Connor first began playing the drums at age 12, and just three years later started his professional career when hired last-minute by singer and pianist Professor Longhair for the 1950 Mardis Gras celebration. When he turned 18, Connor joined Richard's original road band, The Upsetters, which appeared in films like The Girl Can't Help It, Don't Knock the Rock and Mr. Rock 'n' Roll.
"Little Richard was an ingenious promoter," Connor recalled of his time with the "Tutti Fruitt" artist in his official website bio. "To draw attention to his band and ensure they could perform on stage, he had to show bigots that the band wouldn't threaten their way of life. Little Richard promoted the band and avoided racial prejudice by insisting the musicians wear thick pancake makeup and act effeminate!"
He continued that he was only 20 when the band toured through the U.S. in 1955, playing at theaters including the Turner Arena and Howard Theater in Washington, D.C.; the Royal Theater in Baltimore, Maryland; the Apollo Theater in Harlem and the Paramount Theater with Alan Freed in Brooklyn. "In New York, the white teenagers saw blacks having so much fun that they would dance in the aisles with them!" he wrote. "Man, those were heady times."
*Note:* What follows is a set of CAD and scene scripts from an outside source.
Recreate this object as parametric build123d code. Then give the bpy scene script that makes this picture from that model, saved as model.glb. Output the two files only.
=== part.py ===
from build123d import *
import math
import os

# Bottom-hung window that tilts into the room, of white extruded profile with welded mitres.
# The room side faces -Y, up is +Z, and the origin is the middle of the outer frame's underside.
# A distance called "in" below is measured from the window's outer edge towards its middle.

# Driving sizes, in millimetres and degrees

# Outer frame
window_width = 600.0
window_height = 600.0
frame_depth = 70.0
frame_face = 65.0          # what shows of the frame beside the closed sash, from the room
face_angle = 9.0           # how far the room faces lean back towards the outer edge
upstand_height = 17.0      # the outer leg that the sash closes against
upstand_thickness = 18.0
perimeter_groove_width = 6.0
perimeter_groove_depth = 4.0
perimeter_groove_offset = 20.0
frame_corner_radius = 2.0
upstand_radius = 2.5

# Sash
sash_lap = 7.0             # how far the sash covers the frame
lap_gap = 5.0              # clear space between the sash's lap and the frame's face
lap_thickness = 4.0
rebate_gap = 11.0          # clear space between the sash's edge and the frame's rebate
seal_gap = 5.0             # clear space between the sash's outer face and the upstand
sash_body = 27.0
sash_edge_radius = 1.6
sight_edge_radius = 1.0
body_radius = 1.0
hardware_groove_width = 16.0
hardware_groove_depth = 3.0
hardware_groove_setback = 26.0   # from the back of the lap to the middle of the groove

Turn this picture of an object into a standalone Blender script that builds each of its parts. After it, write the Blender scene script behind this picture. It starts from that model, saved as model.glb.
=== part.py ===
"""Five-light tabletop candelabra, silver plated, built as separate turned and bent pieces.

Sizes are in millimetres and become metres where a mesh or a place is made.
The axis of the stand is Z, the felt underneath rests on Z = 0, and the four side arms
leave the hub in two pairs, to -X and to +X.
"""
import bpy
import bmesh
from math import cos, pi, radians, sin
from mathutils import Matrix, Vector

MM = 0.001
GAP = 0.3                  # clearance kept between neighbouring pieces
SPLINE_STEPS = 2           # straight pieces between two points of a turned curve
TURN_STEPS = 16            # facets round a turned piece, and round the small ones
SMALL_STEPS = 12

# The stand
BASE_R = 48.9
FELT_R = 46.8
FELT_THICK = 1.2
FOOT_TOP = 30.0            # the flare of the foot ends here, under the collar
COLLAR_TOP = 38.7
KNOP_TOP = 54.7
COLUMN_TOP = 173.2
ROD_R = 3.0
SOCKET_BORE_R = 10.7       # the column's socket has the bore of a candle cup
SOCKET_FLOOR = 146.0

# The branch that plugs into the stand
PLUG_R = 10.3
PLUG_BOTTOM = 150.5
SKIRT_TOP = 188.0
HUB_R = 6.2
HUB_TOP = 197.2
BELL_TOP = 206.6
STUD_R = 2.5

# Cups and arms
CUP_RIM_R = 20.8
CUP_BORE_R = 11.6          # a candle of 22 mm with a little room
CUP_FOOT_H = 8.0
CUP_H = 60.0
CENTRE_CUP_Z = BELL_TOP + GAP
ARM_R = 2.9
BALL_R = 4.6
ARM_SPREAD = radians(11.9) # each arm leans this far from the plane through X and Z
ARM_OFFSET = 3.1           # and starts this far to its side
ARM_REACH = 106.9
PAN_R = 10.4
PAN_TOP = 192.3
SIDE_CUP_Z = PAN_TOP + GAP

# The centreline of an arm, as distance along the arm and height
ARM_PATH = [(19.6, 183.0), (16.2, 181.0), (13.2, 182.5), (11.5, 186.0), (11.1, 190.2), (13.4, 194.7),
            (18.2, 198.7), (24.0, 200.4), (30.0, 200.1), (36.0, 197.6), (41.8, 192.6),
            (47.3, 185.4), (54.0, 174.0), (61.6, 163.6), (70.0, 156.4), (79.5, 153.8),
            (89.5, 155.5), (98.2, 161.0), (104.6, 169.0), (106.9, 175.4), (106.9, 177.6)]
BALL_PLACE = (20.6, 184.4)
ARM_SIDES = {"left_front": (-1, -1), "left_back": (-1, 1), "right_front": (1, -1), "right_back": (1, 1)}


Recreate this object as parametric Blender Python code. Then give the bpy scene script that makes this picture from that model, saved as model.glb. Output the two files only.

Connor would go on to tour with other musicians including James Brown, Jackie Wilson and the original Coasters, and was awarded special recognition for his work by Rep. Maxine Waters in 1994. In 2008, Connor released his book, Don't Give Up Your Dreams: You Can Be a Winner Too! and in 2010, he was inducted into the Louisiana Music Hall of Fame. In 2013, Connor released the EP "Still Knockin," and at the time of his death, he was working on an autobiographical documentary.